In 2023, the DeSantis campaign let go of their campaign director, after it was publicized that a campaign aide had created a DeSantis "fan edit" featuring the black sun symbol. In late 2025 and early 2026, videos posted on social media by both the United States Department of Labor and the Department of Homeland Security has been described as resembling fashwave.

=== Juchewave ===
Juchewave (from “Juche”) is a version of vaporwave which idealises North Korea, especially popular culture of the 1980s in North Korea. The movement combines music with nostalgic videos of the capital Pyongyang.

=== Barber beats ===
Barber beats was originally coined and popularized by artists such as Haircuts for Men and Macroblank. The subgenre heavily samples and slows down smooth jazz, lounge music, and R&B from the 1980s to the early 2000s.

== Internet rock genres ==

=== Incelcore ===

Incelcore is a microgenre of rock music pioneered by musician and Internet personality Negative XP (formerly known as School Shooter), drawing influence from punk, electronic and alternative rock.

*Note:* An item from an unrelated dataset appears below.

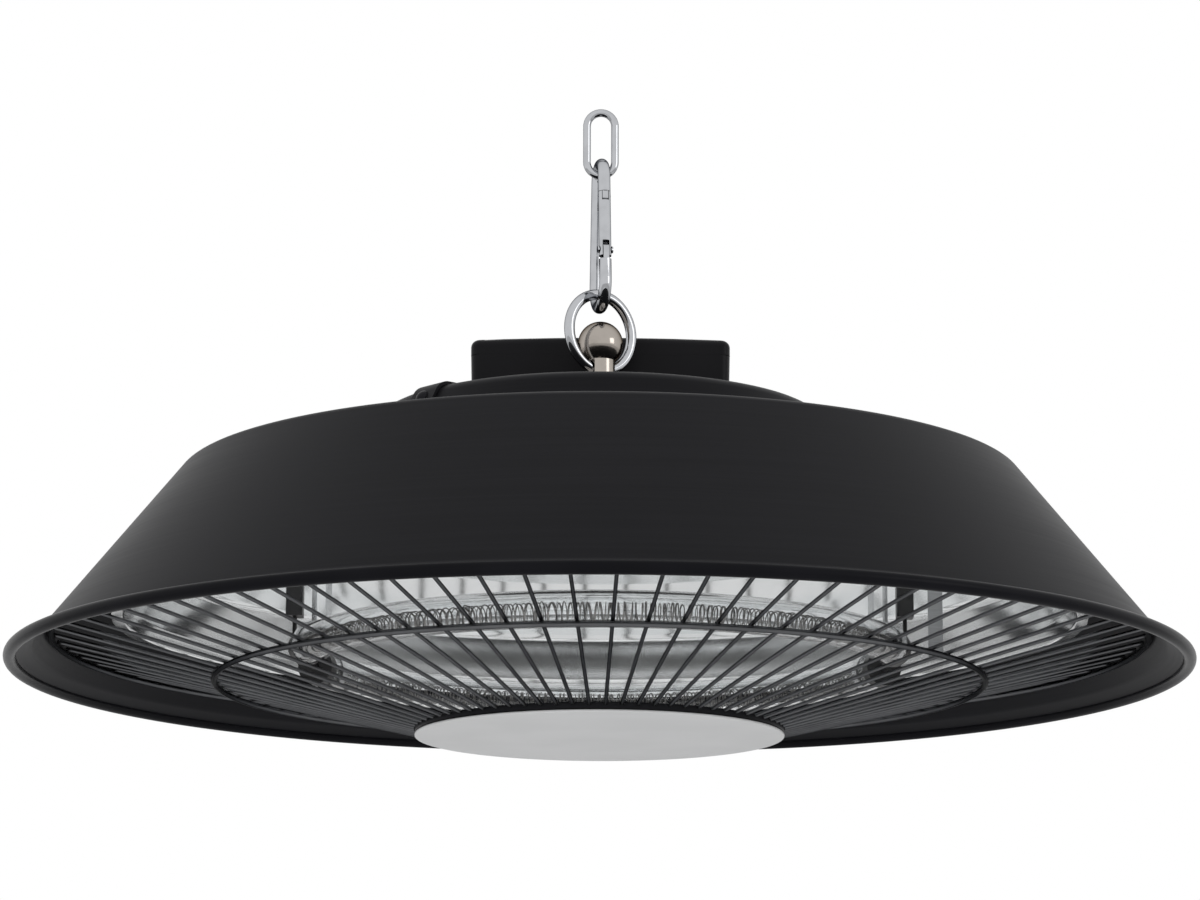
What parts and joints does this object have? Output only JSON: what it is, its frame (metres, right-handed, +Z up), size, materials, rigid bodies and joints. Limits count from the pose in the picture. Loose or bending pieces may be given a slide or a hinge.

== Internet electronic music genres ==

=== Nightcore ===

Nightcore is a music genre and style of mixing that involves applying sped-up and pitched-up effects to a song, particularly trance and Eurodance songs but can also be applied to any form of music. The term is derived from the Norwegian musical duo "Nightcore" who coined and popularized the style.

=== Tänzelcore ===

Tänzelcore or Keller synth is a combination of electronic dance music and the aesthetics of extreme metal. The style is characterized by high-tempo beats, gabber kicks, and hardcore techno structures layered with crude, lo-fi synthesizer melodies that evoke medieval fantasy soundtracks. The name is derived from the German "Tänzel," meaning "to prance." The genre is known for its absurdist medieval aesthetic and was created in Saarland by artist Sigfrid. Artist TopfHelm described the genre's atmosphere as "witches gathering in a dark forest at night to perform strange rituals" in an interview.